* begin INPUT FOR THIS TASK *

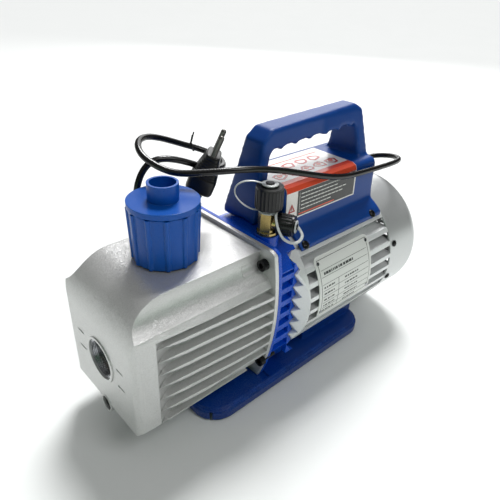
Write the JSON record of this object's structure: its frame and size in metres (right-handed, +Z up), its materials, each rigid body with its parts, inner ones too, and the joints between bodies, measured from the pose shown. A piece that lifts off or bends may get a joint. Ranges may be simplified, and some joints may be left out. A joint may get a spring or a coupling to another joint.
{
  "type": "rotary vane vacuum pump",
  "caption": "Portable oil-sealed rotary vane vacuum pump with finned oil casing, direct drive motor, carrying handle, exhaust cap, capped inlet tee and mains cord.",
  "frame": {"origin": "on the surface the feet stand on, under the middle of the pump", "axes": "+X along the shaft towards the fan cover, +Z up, inlet side towards -Y"},
  "size_m": [0.3795, 0.1486, 0.255],
  "materials": {
    "cast_silver": "fine sparkle paint on cast aluminium",
    "housing_silver": "satin silver paint",
    "bracket_blue": "gloss blue paint on cast aluminium",
    "base_blue": "gloss deep blue paint",
    "handle_blue": "satin moulded plastic",
    "cap_blue": "satin moulded plastic",
    "black_plastic": "moulded plastic",
    "black_rubber": "moulded rubber",
    "clear_tether": "translucent polyethylene",
    "brass": "turned",
    "nickel": "nickel plated",
    "black_steel": "blackened steel",
    "bright_steel": "ground steel",
    "core_steel": "laminated steel",
    "copper": "enamelled copper wire",
    "cast_iron": "machined",
    "aluminium": "machined",
    "carbon": "carbon fibre composite",
    "gasket": "paper and rubber gasket",
    "lens": "clear",
    "filter": "pressed fibre",
    "label": "printed film",
    "plate": "printed foil plate",
    "switch_red": "moulded",
    "grey_plastic": "moulded plastic"
  },
  "bodies": {
    "pump_body": {"oil_casing": "cast_silver", "casing_gasket": "gasket", "pump_bracket": "bracket_blue", "motor_housing": "housing_silver", "motor_end_plate": "aluminium", "stator_core": "core_steel", "stator_windings": "copper", "front_bearing": "bright_steel", "rear_bearing": "bright_steel", "shaft_seal": "black_rubber", "fan_cover": "housing_silver", "fan_cover_screws": "black_steel", "pump_cylinder": "cast_iron", "pump_front_plate": "cast_iron", "pump_rear_plate": "cast_iron", "pump_screws": "black_steel", "exhaust_valve": "bright_steel", "valve_stop": "core_steel", "sight_glass": "lens", "sight_glass_ring": "nickel", "sight_glass_seal": "black_rubber", "inlet_fitting": "brass", "inlet_screen": "nickel", "tether_top": "clear_tether", "tether_side": "clear_tether", "flange_screws": "black_steel", "handle": "handle_blue", "handle_label": "label", "handle_screws": "black_steel", "nameplate": "plate", "plate_rivets": "bright_steel", "base_plate": "base_blue", "base_screws": "bright_steel", "rubber_feet": "black_rubber", "capacitor": "grey_plastic", "switch_frame": "black_plastic", "cord_gland": "black_rubber", "power_cord": "black_rubber", "plug_body": "black_rubber", "plug_pins": "nickel", "cord_tie": "black_plastic"},
    "shaft": {"motor_shaft": "bright_steel", "rotor_core": "aluminium", "cooling_fan": "black_plastic", "pump_rotor": "bright_steel", "vane_springs": "bright_steel"},
    "vane_a_body": {"vane_a": "carbon"},
    "vane_b_body": {"vane_b": "carbon"},
    "exhaust_lift": {"exhaust_seal": "black_rubber"},
    "exhaust_cap_body": {"exhaust_cap": "cap_blue", "exhaust_filter": "filter"},
    "top_lift": {"inlet_seal_top": "clear_tether"},
    "top_cap_body": {"inlet_cap_top": "black_plastic"},
    "side_lift": {"inlet_seal_side": "clear_tether"},
    "side_cap_body": {"inlet_cap_side": "black_plastic"},
    "drain_lift": {"drain_seal": "black_rubber"},
    "drain_plug_body": {"drain_plug": "black_steel"},
    "rocker": {"power_switch": "switch_red"}
  },
  "joints": [
    {"name": "shaft_spin", "type": "hinge", "parent": "pump_body", "child": "shaft", "pos_m": [0, 0, 0.089], "axis": [1, 0, 0], "continuous": true},
    {"name": "vane_a_slide", "type": "slide", "parent": "shaft", "child": "vane_a_body", "axis": [0, 1, 0], "range_m": [-0.004, 0]},
    {"name": "vane_b_slide", "type": "slide", "parent": "shaft", "child": "vane_b_body", "axis": [0, -1, 0], "range_m": [-0.004, 0]},
    {"name": "exhaust_cap_rise", "type": "slide", "parent": "pump_body", "child": "exhaust_lift", "axis": [0, 0, 1], "range_m": [0, 0.00825]},
    {"name": "exhaust_cap_turn", "type": "hinge", "parent": "exhaust_lift", "child": "exhaust_cap_body", "pos_m": [-0.118, 0, 0.159], "axis": [0, 0, 1], "range_deg": [0, 990]},
    {"name": "top_cap_rise", "type": "slide", "parent": "pump_body", "child": "top_lift", "axis": [0, 0, 1], "range_m": [0, 0.00635], "deforming": ["tether_top"]},
    {"name": "top_cap_turn", "type": "hinge", "parent": "top_lift", "child": "top_cap_body", "pos_m": [-0.028, -0.029, 0.179], "axis": [0, 0, 1], "range_deg": [0, 1800]},
    {"name": "side_cap_rise", "type": "slide", "parent": "pump_body", "child": "side_lift", "axis": [0.4695, -0.8829, 0], "range_m": [0, 0.00635], "deforming": ["tether_side"]},
    {"name": "side_cap_turn", "type": "hinge", "parent": "side_lift", "child": "side_cap_body", "pos_m": [-0.028, -0.029, 0.1731], "axis": [0.4695, -0.8829, 0], "range_deg": [0, 1800]},
    {"name": "drain_plug_rise", "type": "slide", "parent": "pump_body", "child": "drain_lift", "axis": [-1, 0, 0], "range_m": [0, 0.01]},
    {"name": "drain_plug_turn", "type": "hinge", "parent": "drain_lift", "child": "drain_plug_body", "pos_m": [-0.1875, 0, 0.03], "axis": [-1, 0, 0], "range_deg": [0, 2880]},
    {"name": "rocker_tilt", "type": "hinge", "parent": "pump_body", "child": "rocker", "pos_m": [0.033, 0.0344, 0.181], "axis": [0, 0, 1], "range_deg": [0, 16]}
  ],
  "couplings": [
    {"joint": "exhaust_cap_rise", "follows": "exhaust_cap_turn", "m_per_rad": 0.00047746},
    {"joint": "top_cap_rise", "follows": "top_cap_turn", "m_per_rad": 0.00020213},
    {"joint": "side_cap_rise", "follows": "side_cap_turn", "m_per_rad": 0.00020213},
    {"joint": "drain_plug_rise", "follows": "drain_plug_turn", "m_per_rad": 0.00019894}
  ]
}
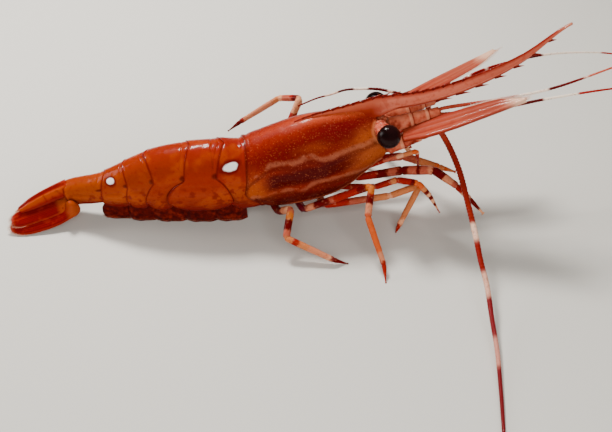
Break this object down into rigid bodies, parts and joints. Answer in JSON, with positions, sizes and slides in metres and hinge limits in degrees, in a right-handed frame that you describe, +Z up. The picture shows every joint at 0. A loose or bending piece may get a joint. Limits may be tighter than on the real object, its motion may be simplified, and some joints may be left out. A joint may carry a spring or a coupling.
{
  "type": "spot prawn model",
  "caption": "Still life-size spot prawn: carapace with saw-edged rostrum, ringed abdomen, tail fan, legs, feelers and long antennae, resting on its belly and legs.",
  "frame": {"origin": "on the floor plane, under the middle of the whole outline seen from above", "axes": "+X towards the head, +Y to the animal's left, +Z up; the floor is z = 0"},
  "size_m": [0.2104, 0.162, 0.0677],
  "materials": {
    "shell_red": "wet gloss shell, red-orange with pale pinkish stripes and dark maroon bands",
    "shell_orange": "wet gloss shell, amber orange with red mottling and dark red ring edges",
    "rostrum": "gloss, pink-orange with a dark red upper edge and pale teeth",
    "tail": "gloss deep red, ribbed, with pale setae along the rims",
    "scale": "satin pink-tan with red edges, cream towards the tip",
    "limb": "satin tan-pink with dark red bands",
    "feeler": "satin dark red with pale bands",
    "eye": "high gloss black",
    "flesh": "satin brown-red, slightly wrinkled"
  },
  "bodies": {
    "root": {"carapace": "shell_red", "rostrum": "rostrum", "head_front": "flesh", "thorax": "flesh", "eye_right": "eye", "eyestalk_right": "flesh", "antennule_stem_right": "limb", "antenna_stem_right": "scale", "antennal_scale_right": "scale", "eye_left": "eye", "eyestalk_left": "flesh", "antennule_stem_left": "limb", "antenna_stem_left": "scale", "antennal_scale_left": "scale", "little_whip_upper_right": "feeler", "little_whip_lower_right": "feeler", "little_whip_upper_left": "feeler", "little_whip_lower_left": "feeler", "telson": "tail", "antenna_whip_1_right": "feeler", "antenna_whip_2_right": "feeler", "antenna_whip_3_right": "feeler", "antenna_whip_1_left": "feeler", "antenna_whip_2_left": "feeler", "antenna_whip_3_left": "feeler", "abdomen_ring_1": "shell_red", "abdomen_ring_2": "shell_red", "abdomen_ring_3": "shell_orange", "abdomen_ring_4": "shell_orange", "abdomen_ring_5": "shell_orange", "abdomen_ring_6": "shell_orange", "tail_blade_inner_right": "tail", "tail_blade_outer_right": "tail", "swimmeret_1_right": "flesh", "swimmeret_2_right": "flesh", "swimmeret_3_right": "flesh", "swimmeret_4_right": "flesh", "swimmeret_5_right": "flesh", "tail_blade_inner_left": "tail", "tail_blade_outer_left": "tail", "swimmeret_1_left": "flesh", "swimmeret_2_left": "flesh", "swimmeret_3_left": "flesh", "swimmeret_4_left": "flesh", "swimmeret_5_left": "flesh", "walking_leg_5_right": "limb", "walking_leg_4_right": "limb", "walking_leg_3_right": "limb", "walking_leg_5_left": "limb", "walking_leg_4_left": "limb", "walking_leg_3_left": "limb", "front_leg_2_right": "limb", "front_leg_2_left": "limb", "front_leg_1_right": "limb", "front_leg_1_left": "limb", "jaw_leg_right": "limb", "jaw_leg_left": "limb"}
  },
  "joints": []
}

* end INPUT FOR THIS TASK *

Scan the material above for the string "bodies" and return the lines that hold it.

* **EXERCISE RESULT**:
Write the JSON record of this object's structure: its frame and size in metres (right-handed, +Z up), its materials, each rigid body with its parts, inner ones too, and the joints between bodies, measured from the pose shown. A piece that lifts off or bends may get a joint. Ranges may be simplified, and some joints may be left out. A joint may get a spring or a coupling to another joint.
  "bodies": {
Break this object down into rigid bodies, parts and joints. Answer in JSON, with positions, sizes and slides in metres and hinge limits in degrees, in a right-handed frame that you describe, +Z up. The picture shows every joint at 0. A loose or bending piece may get a joint. Limits may be tighter than on the real object, its motion may be simplified, and some joints may be left out. A joint may carry a spring or a coupling.
  "bodies": {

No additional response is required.